Excerpted records
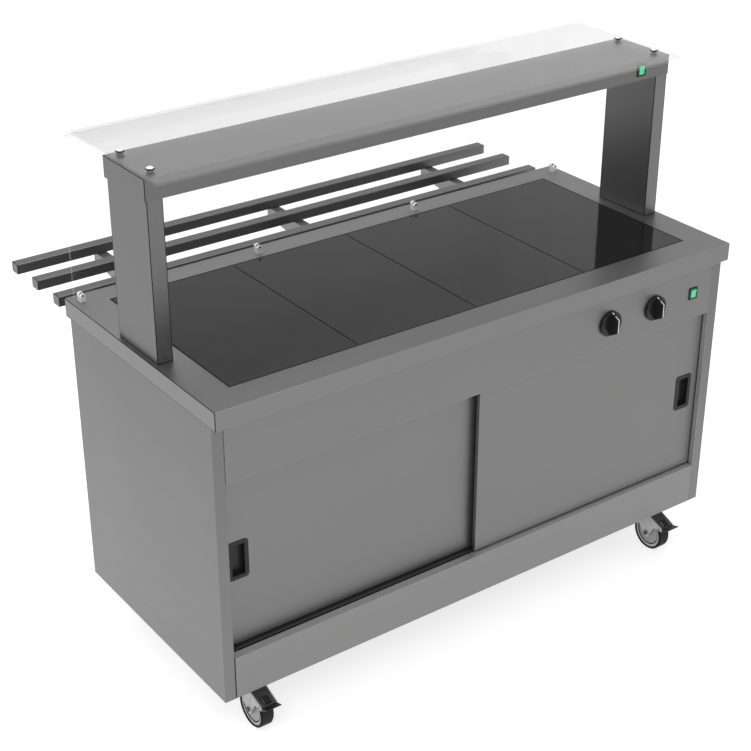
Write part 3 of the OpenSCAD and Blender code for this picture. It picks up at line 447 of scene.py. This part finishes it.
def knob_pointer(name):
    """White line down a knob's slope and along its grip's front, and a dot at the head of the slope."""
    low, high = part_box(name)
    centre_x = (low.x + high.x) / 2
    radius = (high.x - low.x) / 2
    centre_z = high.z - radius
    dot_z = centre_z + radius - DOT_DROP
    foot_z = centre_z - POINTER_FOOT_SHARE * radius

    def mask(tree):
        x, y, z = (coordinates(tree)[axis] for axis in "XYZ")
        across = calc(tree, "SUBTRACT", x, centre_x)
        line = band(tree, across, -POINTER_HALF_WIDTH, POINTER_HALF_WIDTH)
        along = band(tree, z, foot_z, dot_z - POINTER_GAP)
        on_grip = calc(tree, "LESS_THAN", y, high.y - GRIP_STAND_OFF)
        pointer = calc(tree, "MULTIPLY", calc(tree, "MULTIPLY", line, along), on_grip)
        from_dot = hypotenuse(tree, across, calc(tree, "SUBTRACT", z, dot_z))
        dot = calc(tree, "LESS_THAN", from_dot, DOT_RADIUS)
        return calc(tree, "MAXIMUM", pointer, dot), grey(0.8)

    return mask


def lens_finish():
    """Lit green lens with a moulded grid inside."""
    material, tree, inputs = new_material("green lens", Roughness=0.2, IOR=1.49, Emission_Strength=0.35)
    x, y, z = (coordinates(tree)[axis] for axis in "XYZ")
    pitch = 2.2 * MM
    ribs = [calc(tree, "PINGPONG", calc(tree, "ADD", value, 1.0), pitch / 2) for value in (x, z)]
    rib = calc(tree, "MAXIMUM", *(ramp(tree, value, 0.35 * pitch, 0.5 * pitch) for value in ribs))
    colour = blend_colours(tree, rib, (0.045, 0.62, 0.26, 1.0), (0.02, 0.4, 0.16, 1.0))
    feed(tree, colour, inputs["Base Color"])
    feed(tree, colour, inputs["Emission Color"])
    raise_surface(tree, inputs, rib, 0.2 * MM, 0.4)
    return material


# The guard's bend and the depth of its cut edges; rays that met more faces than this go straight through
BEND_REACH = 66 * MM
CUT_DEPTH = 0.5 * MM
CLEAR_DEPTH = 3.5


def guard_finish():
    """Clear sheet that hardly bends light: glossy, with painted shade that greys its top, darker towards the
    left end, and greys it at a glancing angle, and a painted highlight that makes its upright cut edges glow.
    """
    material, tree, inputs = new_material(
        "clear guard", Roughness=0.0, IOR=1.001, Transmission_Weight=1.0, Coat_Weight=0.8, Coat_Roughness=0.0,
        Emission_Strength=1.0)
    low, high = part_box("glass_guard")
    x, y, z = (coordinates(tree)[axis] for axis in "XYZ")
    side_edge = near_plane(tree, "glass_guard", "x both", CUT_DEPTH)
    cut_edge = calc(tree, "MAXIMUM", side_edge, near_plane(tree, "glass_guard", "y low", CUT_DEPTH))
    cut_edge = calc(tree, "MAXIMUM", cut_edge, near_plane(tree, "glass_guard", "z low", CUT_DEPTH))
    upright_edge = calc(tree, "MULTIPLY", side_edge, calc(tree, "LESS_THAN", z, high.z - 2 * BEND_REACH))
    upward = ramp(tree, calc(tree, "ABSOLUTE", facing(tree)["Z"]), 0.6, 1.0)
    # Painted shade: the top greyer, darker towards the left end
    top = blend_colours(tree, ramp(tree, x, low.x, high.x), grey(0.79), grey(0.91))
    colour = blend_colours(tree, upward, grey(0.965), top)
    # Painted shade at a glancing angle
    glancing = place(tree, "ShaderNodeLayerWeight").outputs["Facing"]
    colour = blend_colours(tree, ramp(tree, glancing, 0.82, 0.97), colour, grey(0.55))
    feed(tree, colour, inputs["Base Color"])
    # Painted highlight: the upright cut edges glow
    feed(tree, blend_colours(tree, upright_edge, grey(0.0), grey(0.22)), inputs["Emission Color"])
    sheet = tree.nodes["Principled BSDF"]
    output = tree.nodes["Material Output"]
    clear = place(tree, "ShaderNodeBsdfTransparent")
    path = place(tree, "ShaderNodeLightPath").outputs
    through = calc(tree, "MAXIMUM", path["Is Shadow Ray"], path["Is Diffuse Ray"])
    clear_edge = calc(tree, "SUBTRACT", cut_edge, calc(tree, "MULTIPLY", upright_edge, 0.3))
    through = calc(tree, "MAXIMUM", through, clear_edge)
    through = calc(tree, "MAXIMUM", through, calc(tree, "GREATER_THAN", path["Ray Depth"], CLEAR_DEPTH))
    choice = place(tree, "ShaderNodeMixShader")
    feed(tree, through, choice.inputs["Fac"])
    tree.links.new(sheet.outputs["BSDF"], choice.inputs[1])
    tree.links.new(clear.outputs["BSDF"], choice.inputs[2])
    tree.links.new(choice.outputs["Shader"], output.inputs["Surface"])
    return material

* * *

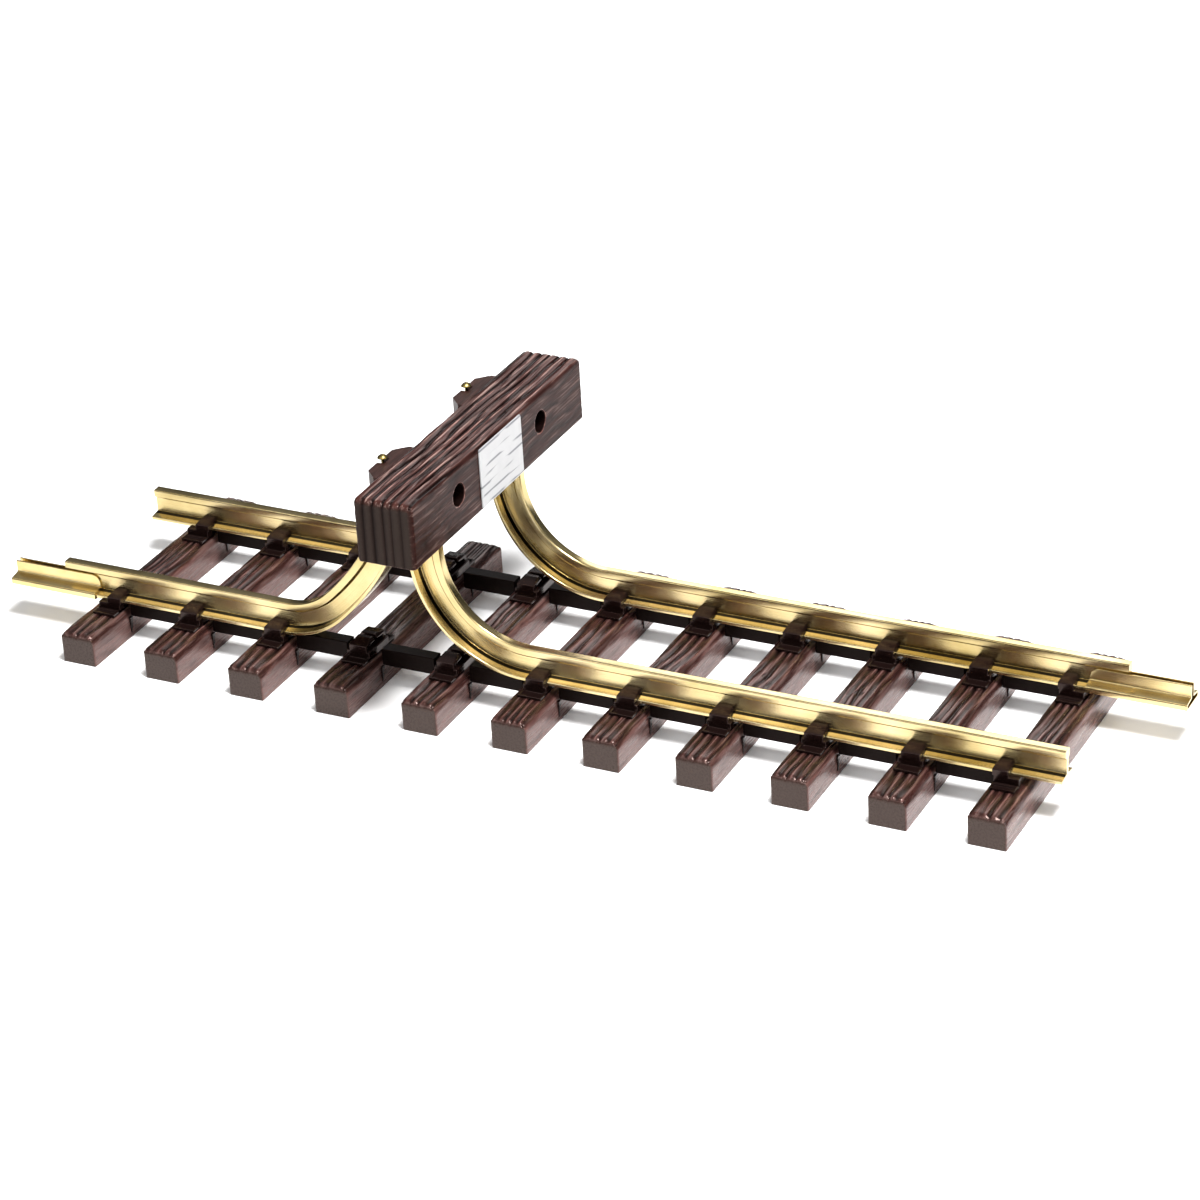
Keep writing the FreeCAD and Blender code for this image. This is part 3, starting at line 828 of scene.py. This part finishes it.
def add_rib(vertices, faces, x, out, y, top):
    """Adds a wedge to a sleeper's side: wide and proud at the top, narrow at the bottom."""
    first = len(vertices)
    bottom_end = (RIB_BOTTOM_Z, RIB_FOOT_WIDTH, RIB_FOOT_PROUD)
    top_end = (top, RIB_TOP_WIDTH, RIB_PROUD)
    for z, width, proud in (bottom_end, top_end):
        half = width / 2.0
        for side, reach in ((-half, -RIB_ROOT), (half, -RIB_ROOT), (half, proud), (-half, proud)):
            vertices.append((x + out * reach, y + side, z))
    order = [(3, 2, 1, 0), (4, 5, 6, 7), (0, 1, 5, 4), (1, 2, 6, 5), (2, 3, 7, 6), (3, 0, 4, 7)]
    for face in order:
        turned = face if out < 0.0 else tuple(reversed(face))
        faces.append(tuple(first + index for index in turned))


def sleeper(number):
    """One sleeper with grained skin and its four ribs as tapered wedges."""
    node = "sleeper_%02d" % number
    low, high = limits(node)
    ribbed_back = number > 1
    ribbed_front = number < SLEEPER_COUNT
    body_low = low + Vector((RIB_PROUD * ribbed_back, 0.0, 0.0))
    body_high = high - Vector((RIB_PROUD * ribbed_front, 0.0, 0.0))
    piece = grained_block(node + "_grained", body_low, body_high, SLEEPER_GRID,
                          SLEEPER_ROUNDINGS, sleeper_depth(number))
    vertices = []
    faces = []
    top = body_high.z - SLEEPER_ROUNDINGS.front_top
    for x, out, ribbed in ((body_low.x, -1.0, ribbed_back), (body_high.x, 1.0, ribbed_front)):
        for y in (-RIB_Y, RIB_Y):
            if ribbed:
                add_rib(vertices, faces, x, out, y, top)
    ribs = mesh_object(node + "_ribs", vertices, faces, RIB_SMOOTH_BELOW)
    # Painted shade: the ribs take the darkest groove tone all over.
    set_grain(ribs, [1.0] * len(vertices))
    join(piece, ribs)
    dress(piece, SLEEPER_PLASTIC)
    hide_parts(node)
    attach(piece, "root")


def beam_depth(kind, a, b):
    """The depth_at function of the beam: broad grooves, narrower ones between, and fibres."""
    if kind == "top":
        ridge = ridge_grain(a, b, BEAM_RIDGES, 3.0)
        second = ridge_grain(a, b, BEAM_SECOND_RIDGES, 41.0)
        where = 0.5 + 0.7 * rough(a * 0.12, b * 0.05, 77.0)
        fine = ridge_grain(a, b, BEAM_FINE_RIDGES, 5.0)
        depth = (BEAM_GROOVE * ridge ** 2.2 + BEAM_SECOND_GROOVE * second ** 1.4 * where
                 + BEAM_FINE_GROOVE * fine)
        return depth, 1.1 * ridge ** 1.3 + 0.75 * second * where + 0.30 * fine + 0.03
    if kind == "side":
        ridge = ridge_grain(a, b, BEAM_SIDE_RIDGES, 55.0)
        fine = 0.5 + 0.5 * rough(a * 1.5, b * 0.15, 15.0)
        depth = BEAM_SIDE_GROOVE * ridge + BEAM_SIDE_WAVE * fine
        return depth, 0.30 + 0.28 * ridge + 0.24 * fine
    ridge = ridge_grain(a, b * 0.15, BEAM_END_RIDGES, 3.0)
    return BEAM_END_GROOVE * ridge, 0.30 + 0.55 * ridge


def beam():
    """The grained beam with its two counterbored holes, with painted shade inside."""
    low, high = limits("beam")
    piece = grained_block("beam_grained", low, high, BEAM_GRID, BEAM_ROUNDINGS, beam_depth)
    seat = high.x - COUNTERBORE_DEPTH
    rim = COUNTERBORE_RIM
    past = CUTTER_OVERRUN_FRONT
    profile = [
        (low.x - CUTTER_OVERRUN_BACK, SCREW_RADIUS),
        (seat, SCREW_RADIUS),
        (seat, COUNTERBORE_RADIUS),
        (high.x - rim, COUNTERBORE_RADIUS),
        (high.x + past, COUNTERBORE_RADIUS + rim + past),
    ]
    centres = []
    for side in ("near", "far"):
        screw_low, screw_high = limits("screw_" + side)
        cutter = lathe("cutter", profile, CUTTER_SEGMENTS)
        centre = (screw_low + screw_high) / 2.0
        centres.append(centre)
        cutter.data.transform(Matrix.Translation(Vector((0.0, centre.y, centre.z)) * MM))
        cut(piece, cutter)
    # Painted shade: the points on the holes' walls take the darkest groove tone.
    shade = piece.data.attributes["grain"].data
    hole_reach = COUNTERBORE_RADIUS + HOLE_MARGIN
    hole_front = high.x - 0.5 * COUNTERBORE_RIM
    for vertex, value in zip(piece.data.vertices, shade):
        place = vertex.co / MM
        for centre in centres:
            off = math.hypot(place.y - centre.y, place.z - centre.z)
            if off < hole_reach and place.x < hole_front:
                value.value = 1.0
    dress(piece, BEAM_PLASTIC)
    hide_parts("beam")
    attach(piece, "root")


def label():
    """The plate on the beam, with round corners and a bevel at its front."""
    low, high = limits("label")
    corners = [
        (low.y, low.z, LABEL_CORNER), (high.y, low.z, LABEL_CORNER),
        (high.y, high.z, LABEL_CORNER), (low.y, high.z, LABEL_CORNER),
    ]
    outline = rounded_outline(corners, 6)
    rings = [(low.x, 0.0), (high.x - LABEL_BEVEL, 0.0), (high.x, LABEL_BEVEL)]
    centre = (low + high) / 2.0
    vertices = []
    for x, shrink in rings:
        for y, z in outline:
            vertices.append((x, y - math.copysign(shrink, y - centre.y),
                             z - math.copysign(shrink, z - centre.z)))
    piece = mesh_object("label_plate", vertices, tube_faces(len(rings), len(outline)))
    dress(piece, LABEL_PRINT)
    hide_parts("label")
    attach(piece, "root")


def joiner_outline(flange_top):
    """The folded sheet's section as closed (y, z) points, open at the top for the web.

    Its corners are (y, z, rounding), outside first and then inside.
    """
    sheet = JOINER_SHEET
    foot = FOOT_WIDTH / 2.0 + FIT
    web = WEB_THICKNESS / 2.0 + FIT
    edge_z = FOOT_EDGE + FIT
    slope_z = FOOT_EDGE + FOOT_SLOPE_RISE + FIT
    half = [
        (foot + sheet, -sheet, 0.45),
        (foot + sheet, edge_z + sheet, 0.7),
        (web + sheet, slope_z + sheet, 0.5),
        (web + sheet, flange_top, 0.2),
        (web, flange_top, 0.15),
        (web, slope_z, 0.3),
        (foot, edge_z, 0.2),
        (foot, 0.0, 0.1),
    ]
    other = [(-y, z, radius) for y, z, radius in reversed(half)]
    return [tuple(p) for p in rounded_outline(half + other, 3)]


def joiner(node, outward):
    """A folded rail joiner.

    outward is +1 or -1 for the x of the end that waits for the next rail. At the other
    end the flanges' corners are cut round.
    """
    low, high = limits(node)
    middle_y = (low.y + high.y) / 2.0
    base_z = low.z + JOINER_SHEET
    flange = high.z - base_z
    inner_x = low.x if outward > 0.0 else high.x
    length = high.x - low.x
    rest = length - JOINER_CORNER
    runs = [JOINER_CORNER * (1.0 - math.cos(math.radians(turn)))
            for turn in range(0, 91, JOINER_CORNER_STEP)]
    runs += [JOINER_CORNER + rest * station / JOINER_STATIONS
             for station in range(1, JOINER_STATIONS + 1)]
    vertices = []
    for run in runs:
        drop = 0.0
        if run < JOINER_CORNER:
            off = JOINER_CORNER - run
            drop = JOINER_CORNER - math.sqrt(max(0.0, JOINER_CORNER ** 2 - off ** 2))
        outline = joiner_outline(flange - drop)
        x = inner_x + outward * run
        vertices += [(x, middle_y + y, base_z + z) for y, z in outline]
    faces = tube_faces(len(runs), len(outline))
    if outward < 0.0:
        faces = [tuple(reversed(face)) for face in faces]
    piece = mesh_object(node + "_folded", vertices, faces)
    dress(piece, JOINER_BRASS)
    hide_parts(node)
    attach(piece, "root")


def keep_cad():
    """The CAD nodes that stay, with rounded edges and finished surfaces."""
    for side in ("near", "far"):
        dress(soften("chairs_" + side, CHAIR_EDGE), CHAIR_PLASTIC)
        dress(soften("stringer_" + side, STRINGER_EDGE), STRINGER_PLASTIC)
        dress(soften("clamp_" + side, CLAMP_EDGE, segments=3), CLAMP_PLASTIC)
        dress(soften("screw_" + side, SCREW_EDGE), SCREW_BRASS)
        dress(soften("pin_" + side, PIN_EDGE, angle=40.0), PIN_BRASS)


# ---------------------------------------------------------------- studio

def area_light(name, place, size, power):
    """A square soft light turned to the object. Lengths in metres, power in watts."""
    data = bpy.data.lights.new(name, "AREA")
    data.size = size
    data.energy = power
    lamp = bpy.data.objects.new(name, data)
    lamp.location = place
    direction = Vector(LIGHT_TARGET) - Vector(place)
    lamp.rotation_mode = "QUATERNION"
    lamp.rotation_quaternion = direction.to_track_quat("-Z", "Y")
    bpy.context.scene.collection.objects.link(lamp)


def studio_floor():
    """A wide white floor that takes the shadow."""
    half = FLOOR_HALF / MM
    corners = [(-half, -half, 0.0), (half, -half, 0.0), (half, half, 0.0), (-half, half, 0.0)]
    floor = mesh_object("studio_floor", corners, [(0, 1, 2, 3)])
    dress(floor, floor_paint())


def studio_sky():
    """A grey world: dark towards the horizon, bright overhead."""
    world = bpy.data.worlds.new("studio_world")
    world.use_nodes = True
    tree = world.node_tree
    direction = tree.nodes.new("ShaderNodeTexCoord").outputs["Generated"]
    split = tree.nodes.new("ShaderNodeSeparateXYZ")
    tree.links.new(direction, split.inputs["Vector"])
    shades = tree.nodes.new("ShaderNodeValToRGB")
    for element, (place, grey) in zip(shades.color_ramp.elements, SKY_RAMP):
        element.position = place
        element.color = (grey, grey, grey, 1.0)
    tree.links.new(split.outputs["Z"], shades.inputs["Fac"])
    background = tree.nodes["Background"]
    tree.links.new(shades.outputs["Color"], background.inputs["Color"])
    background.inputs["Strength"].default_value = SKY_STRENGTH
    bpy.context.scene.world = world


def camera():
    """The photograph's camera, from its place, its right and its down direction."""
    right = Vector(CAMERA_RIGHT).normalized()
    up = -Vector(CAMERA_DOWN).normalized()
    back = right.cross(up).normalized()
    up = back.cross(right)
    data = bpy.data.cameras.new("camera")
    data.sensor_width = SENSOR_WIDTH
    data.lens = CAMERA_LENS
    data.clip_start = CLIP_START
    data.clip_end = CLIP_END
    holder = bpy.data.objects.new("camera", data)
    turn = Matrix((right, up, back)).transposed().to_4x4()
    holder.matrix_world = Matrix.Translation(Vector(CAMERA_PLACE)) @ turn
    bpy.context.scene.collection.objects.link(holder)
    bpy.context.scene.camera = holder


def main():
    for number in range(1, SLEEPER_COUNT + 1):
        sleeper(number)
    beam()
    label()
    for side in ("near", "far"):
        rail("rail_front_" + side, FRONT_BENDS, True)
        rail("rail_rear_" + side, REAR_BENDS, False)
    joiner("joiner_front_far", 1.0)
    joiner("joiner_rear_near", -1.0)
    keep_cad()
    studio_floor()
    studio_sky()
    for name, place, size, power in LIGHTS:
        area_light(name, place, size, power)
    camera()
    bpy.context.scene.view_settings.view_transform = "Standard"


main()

Your goal
Above are the records. Copy the lines beginning at the one that has "Write part 3" and ending with the one that has "foot_z = centre_z", unchanged.

Answer for this exercise
Write part 3 of the OpenSCAD and Blender code for this picture. It picks up at line 447 of scene.py. This part finishes it.
def knob_pointer(name):
    """White line down a knob's slope and along its grip's front, and a dot at the head of the slope."""
    low, high = part_box(name)
    centre_x = (low.x + high.x) / 2
    radius = (high.x - low.x) / 2
    centre_z = high.z - radius
    dot_z = centre_z + radius - DOT_DROP
    foot_z = centre_z - POINTER_FOOT_SHARE * radius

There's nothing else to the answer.